Improving Transformer-Kernel Ranking Model Using Conformer and Query Term Independence

Proceedings of the 44th international ACM SIGIR conference on Research & development in information retrieval |

Published by ACM

Publication

The Transformer-Kernel (TK) model has demonstrated strong reranking performance on the TREC Deep Learning benchmark—and can be considered to be an efficient (but slightly less effective) alternative to other Transformer-based architectures that employ (i) large-scale pretraining (high training cost), (ii) joint encoding of query and document (high inference cost), and (iii) larger number of Transformer layers (both high training and high inference costs). Since, a variant of the TK model—called TKL—has been developed that incorporates local self-attention to efficiently process longer input sequences in the context of document ranking.
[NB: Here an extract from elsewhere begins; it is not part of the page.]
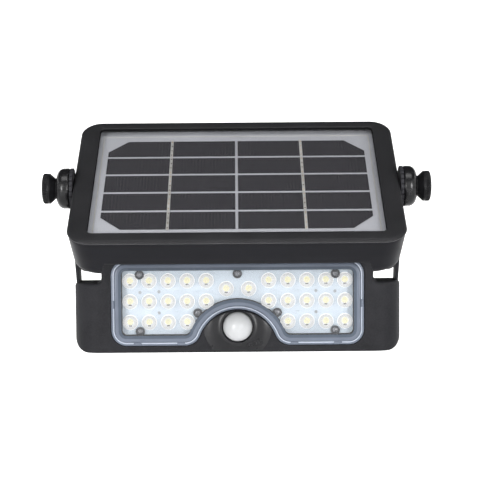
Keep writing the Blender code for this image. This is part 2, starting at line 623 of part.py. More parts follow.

In this work, we propose a novel Conformer layer as an alternative approach to scale TK to longer input sequences. Furthermore, we incorporate query term independence and explicit term matching to extend the model to the full retrieval setting. We benchmark our models under the strictly blind evaluation setting of the TREC 2020 Deep Learning track and find that our proposed architecture changes lead to improved retrieval quality over TKL. Our best model also outperforms all non-neural runs (“trad”) and two-thirds of the pretrained Transformer-based runs (“nnlm”) on NDCG@10.